O forse sul finire della bella stagione, quando la gente ritorna dalle vacanze e ha più tempo? I funerali sarebbero sicuramente più numerosi…
E perché non in autunno? Con quell’arietta fresca, le persone verrebbero al cimitero più volentieri e si godrebbero di più la giornata senza quel caldo estivo soffocante.
La primavera? No, forse un mese troppo allegro per i funerali.
Che ne dite dell’inverno? A parer mio, neanche a parlarne, troppa tristezza, a meno che non nevichi, in quel caso potrebbe andare, fa atmosfera.
Ricordatevi di non farlo sotto le feste! È brutto, perché poi tutti vi ricorderebbero in un momento in cui avrebbero voluto festeggiare.
Vedete? C’è tanto lavoro da fare, non si improvvisa. E una volta scelto, che fate? Aspettate che arrivi il giorno fissato con ansia, fin troppa!

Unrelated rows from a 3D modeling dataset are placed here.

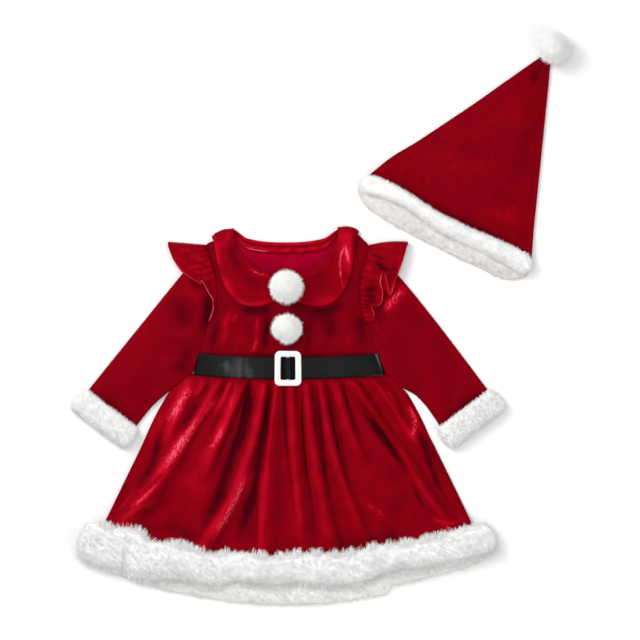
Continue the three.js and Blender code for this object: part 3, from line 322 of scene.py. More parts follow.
# Fur of the hem and the brim: how far its seam edge strays up, and how wide it is
HEM_EDGE = table("x up", [
    (-245, -1), (-219, -2.5), (-197, 2), (-180, 5), (-165, -4), (-130, 0), (-94, -5), (-58, 1), (-22, -1.5),
    (8, 2), (38, 2.4), (62, -1.5), (84, -0.5), (106, 3), (134, 0), (168, -2), (200, -1.5), (222, -3),
    (245, -3)])
HEM_FRONT_WIDTH = table("x width", [
    (-245, 43), (-205, 48), (-170, 47), (-140, 42), (-110, 38), (-57, 32), (0, 33), (60, 36), (92, 34.5),
    (135, 29.5), (165, 30.5), (195, 33.5), (245, 36)])
HEM_BACK_WIDTH = table("x width", [
    (-245, 40), (-190, 47), (-150, 46), (-105, 43), (0, 42), (108, 42), (117, 35), (160, 37), (200, 42),
    (245, 40)])
BRIM_SEAM = table("x up", [
    (-116, -0.5), (-90, 2.1), (-76, 2.8), (-47, 1), (-12, -2.4), (29, -1.3), (46, 0.4), (62, 2), (86, 3),
    (116, 2.4)])
BRIM_FRONT_WIDTH = table("x width", [
    (-116, 24), (-85, 19.5), (-42, 16), (-8, 19), (38, 19.5), (73, 22), (116, 25)])
BRIM_BACK_WIDTH = table("x width", [(-116, 32), (-86, 37), (-37, 40), (25, 39), (92, 36), (116, 31)])

# Section of a fur strip: out from the seam to the loose edge and up from its underside to its top
FUR_SECTION = [(0, 0.1), (0, 0.5), (0.05, 0.8), (0.2, 0.98), (0.45, 1.02), (0.7, 0.9), (0.88, 0.64),
               (0.98, 0.32), (0.98, 0.1), (0.9, 0), (0.5, 0), (0.08, 0)]

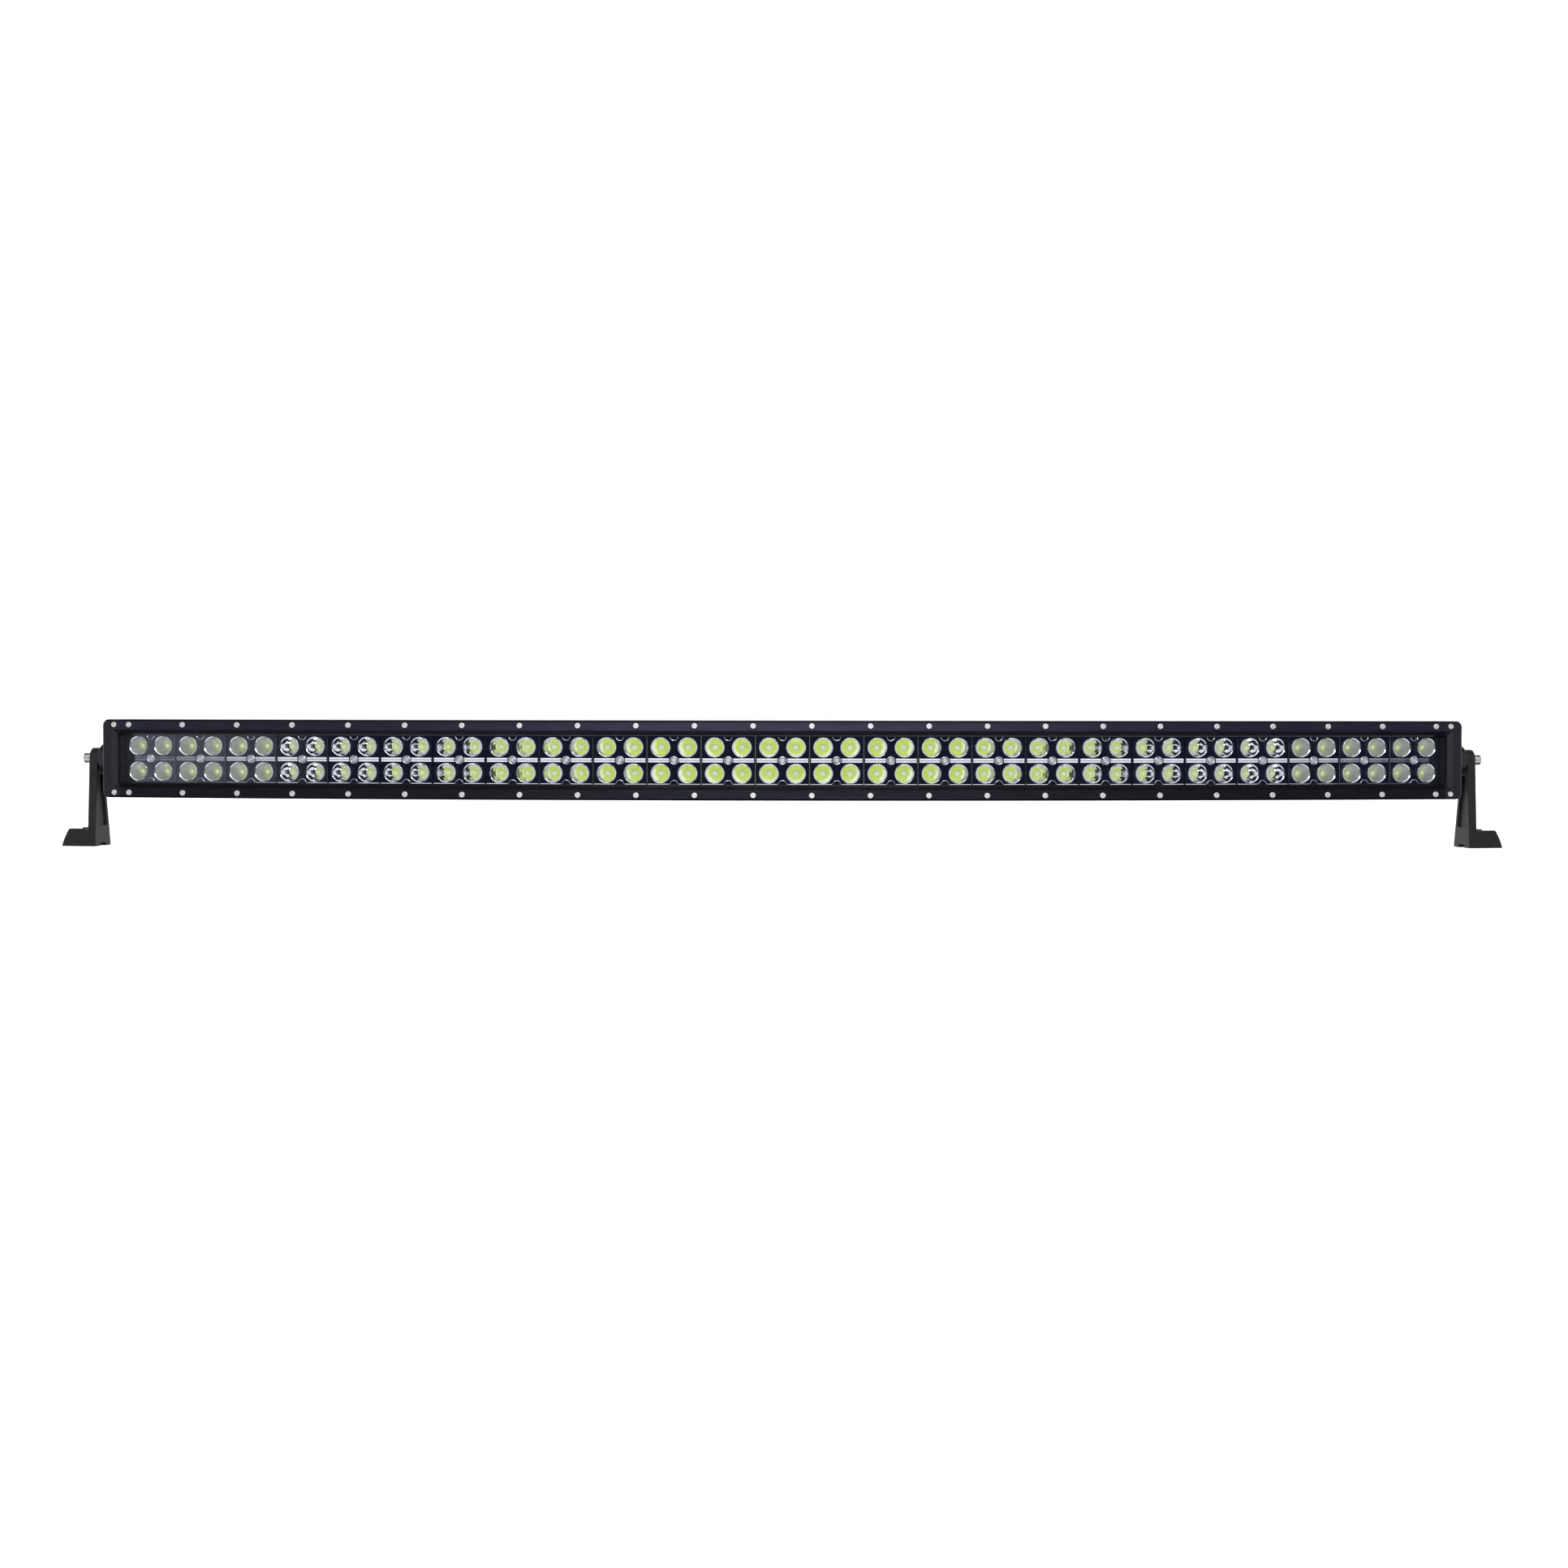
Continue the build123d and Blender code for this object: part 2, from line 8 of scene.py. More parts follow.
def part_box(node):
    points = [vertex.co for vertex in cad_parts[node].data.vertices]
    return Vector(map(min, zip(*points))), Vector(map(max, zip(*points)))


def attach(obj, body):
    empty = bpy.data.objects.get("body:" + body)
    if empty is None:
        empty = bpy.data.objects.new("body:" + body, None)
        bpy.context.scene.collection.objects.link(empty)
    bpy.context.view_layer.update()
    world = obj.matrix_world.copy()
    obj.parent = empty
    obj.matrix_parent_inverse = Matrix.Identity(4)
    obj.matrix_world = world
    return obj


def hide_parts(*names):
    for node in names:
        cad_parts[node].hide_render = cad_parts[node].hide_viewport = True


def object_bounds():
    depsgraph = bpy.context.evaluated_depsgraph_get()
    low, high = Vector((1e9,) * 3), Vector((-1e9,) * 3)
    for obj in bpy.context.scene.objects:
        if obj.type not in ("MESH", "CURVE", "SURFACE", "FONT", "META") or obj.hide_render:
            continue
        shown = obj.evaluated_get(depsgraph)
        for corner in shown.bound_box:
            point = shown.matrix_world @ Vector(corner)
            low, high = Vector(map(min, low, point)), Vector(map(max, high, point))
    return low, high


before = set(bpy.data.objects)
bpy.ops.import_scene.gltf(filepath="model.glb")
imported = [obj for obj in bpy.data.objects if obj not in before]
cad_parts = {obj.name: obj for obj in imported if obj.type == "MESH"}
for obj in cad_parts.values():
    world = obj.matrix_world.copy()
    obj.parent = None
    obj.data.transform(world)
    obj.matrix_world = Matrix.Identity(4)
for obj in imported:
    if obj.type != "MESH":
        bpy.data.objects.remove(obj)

cad_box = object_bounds()
MM = 0.001

# The bar is swept about a vertical line this far behind its front.
SWEEP = 3.010
CUP_PITCH = 25.4 * MM
CUP_COLUMN = CUP_PITCH / 2
CUP_ROW = 12.3 * MM
MODULES = 25
FLOOD = 3                  # flood modules at each end
MODULE_ARC = 2 * CUP_PITCH / (SWEEP - 11 * MM)
front_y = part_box("top_bezel_rail")[0][1]
housing_low, housing_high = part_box("housing")
centre_z = (housing_low[2] + housing_high[2]) / 2
board_front = 22.4 * MM
plate_front = 10.9 * MM
plate_half_x = 25.1 * MM
plate_half_z = 23.0 * MM

# Slots of a module's mesh, in the order of its materials.
PLATE, RIM, CUP, FLUTED, BAFFLE = range(5)
FLUTES = 40
FLUTE_DEPTH = 0.055        # as a part of the cup's radius


def at_arc(arc):
    """Turns mid-bar coordinates (along, depth, height) into the row frame at an angle along the bar."""
    pivot = Vector((0, front_y + SWEEP, centre_z))
    return Matrix.Translation(pivot) @ Matrix.Rotation(arc, 4, "Z") @ Matrix.Translation((0, -SWEEP, 0))


# ------------------------------------------------------------------ materials
EVEN = (1, 1, 1)
DRAWN = (0.02, 1, 1)       # grain drawn out along the bar
MOTTLE_PER_GRAIN = 0.08    # the mottling is this much coarser than the grain
ROUGHNESS_SPREAD = 0.15


def new_material(name):
    """A material with its node tree's parts: material, nodes, links, shader."""
    material = bpy.data.materials.new(name)
    material.use_nodes = True
    nodes = material.node_tree.nodes
    return material, nodes, material.node_tree.links, nodes["Principled BSDF"]


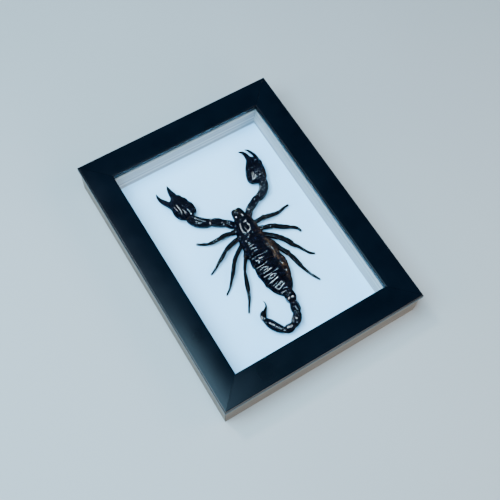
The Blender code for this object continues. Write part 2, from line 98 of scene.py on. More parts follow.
def add_world(colour, strength):
    world = bpy.data.worlds.new("studio")
    world.use_nodes = True
    background = world.node_tree.nodes["Background"]
    background.inputs["Color"].default_value = (*colour, 1.0)
    background.inputs["Strength"].default_value = strength
    bpy.context.scene.world = world


# Materials

class Shader:
    """A Principled material and short ways to add nodes to it."""

    def __init__(self, name, colour, roughness, **sockets):
        self.material = bpy.data.materials.new(name)
        self.material.use_nodes = True
        self.tree = self.material.node_tree
        self.main = self.tree.nodes["Principled BSDF"]
        self.main.inputs["Base Color"].default_value = (*colour, 1.0)
        self.main.inputs["Roughness"].default_value = roughness
        for key, value in sockets.items():
            self.main.inputs[key.replace("_", " ").title().replace("Ior", "IOR")].default_value = value
        self.place = self.node("TexCoord").outputs["Object"]

    def node(self, kind, **settings):
        made = self.tree.nodes.new("ShaderNode" + kind)
        for key, value in settings.items():
            setattr(made, key, value)
        return made

    def link(self, source, target):
        self.tree.links.new(source, target)

    def put(self, socket, value):
        """Link a socket to another, or set its number or colour."""
        if isinstance(value, bpy.types.NodeSocket):
            self.link(value, socket)
        else:
            socket.default_value = (*value, 1.0) if isinstance(value, tuple) else value

    def noise(self, scale, detail, rough=0.55, distortion=0.0):
        """Noise from 0 to 1; scale is a number or one for each axis, in waves per metre."""
        made = self.node("TexNoise")
        place = self.place
        if isinstance(scale, tuple):
            mapping = self.node("Mapping")
            mapping.inputs["Scale"].default_value = scale
            self.link(place, mapping.inputs["Vector"])
            place, scale = mapping.outputs["Vector"], 1.0
        for key, value in (("Scale", scale), ("Detail", detail), ("Roughness", rough),
                           ("Distortion", distortion), ("Vector", place)):
            self.put(made.inputs[key], value)
        return made.outputs["Fac"]

    def ramp(self, source, *stops):
        """A colour ramp with stops of (place, grey or colour)."""
        made = self.node("ValToRGB")
        points = made.color_ramp.elements
        while len(points) < len(stops):
            points.new(0.5)
        for point, (place, value) in zip(points, stops):
            point.position = place
            point.color = (*value, 1.0) if isinstance(value, tuple) else (value, value, value, 1.0)
        self.link(source, made.inputs["Fac"])
        return made.outputs["Color"]

    def fade(self, source, low, high):
        """The usual ramp, between two greys or colours."""
        return self.ramp(source, (0.3, low), (0.7, high))

    def mix(self, share, first, second, blend="MIX"):
        """Mix two colours or sockets; share is a number or a socket."""
        made = self.node("Mix", data_type="RGBA", blend_type=blend)
        for k, value in ((0, share), (6, first), (7, second)):
            self.put(made.inputs[k], value)
        return made.outputs[2]

    def math(self, operation, first, second):
        made = self.node("Math", operation=operation)
        self.put(made.inputs[0], first)
        self.put(made.inputs[1], second)
        return made.outputs[0]

    def colour(self, source):
        self.link(source, self.main.inputs["Base Color"])

    def roughness(self, source):
        self.link(source, self.main.inputs["Roughness"])

    def bump(self, *streaks):
        """Layers of (height socket, strength, distance in metres), one on top of the other."""
        below = None
        for height, strength, distance in streaks:
            made = self.node("Bump")
            for key, value in (("Strength", strength), ("Distance", distance), ("Height", height)):
                self.put(made.inputs[key], value)
            if below:
                self.link(below, made.inputs["Normal"])
            below = made.outputs["Normal"]
        self.link(below, self.main.inputs["Normal"])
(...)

Non pensavo fosse così difficile…
Poi ho analizzato la scelta di mio nonno e sono giunto alla conclusione che non poteva scegliere data peggiore. Ma vi sembra il caso di scegliere proprio il giorno 17? Per di più del 2013. Pessima decisione. No, di sicuro non avrei fatto quella scelta, non l’ha ponderata, non ha dato alcuna importanza. L’unica accortezza è di averlo fatto di lunedì e non di venerdì. C’è un limite a tutto, avrà pensato!
Per quanto io la ritenga una scelta importante, lui invece non si era preoccupato neanche dell’ultima cosa che avrebbe sancito la fine della sua vita, forse l’ultima che noi consideriamo importante. Quella data per cui ora in famiglia lo ricordiamo. Quella data che guardiamo ogni volta che andiamo sulla tomba, la data di morte, ancora oggi, a dieci anni di distanza, a ogni anniversario. Se ci pensate, è veramente importante, e allora perché lui non l’ha fatto?
Delle sue reali ragioni me ne dovrà rendere conto prima o poi, anche perché un po’ sono incazzato: perché, dopo tutto l’amore che ci ha dato, ha fatto così? Mio nonno ha scritto una lettera a tutti noi, si è preoccupato di qualsiasi cosa: dai saluti ai familiari al latte che scadeva, ma non della data di morte.
Forse aveva scelto il 16, ma poi si è attardato a mettere tutto in ordine e vedi tu, era passata la mezzanotte. Va be’, ho fatto tardi, ma ho fatto tutto. Tolgo il disturbo, non rompo con la malattia e ’sti cazzi che è il 17. Vallo a sapere se ha pensato veramente così!
Io, dopo quel giorno, mi sono fatto parecchie domande. Se mio nonno non si è neanche preso la briga di preoccuparsi della sua data di morte, perché mi sarei dovuto preoccupare degli esami di maturità che sarebbero iniziati il giorno successivo al suo funerale? Mi sembrava e mi sembra tuttora una stronzata a confronto.
Ricordo che quel giorno mi sono trascinato in aula, ricordo di essermi seduto al banco assegnato e averli affrontati con una tranquillità assoluta, in leggerezza, seppur triste. Dal primo giorno d’esame fino all’ultimo. È stata la prima volta che mi sono reso effettivamente conto che non avevo alcun tipo di ansia come durante tutte le verifiche sostenute negli anni scolastici. Nulla mi sembrava importante in quel momento. Che bello, dovrebbe essere sempre così, ho pensato nei giorni successivi. Ho copiato tutto quello che c’era da copiare, mi sono fatto riprendere con i miei compagni più volte per aver parlato, ho scritto quello che sapevo e ho consegnato. Tutto lì, fine. Ma se questo è stato uno dei momenti più importanti della mia vita – l’esame di maturità – e l’ho affrontato con questa leggerezza quando la maggior parte delle persone va in crisi o in ansia, perché non avrei potuto affrontare le future scelte con più spensieratezza senza troppe pippe mentali? Certo, c’è anche da dire che avrei voluto evitare ogni volta la morte di un parente prima di un evento importante, ma forse potevo trarne un piccolo insegnamento da quell’esperienza. In qualche modo mi aveva spinto a riflettere e ad affrontare più serenamente, sminuendole, situazioni che solitamente preoccupano.
Così ho fatto, o meglio, ho cercato e cerco di fare da quel momento in poi.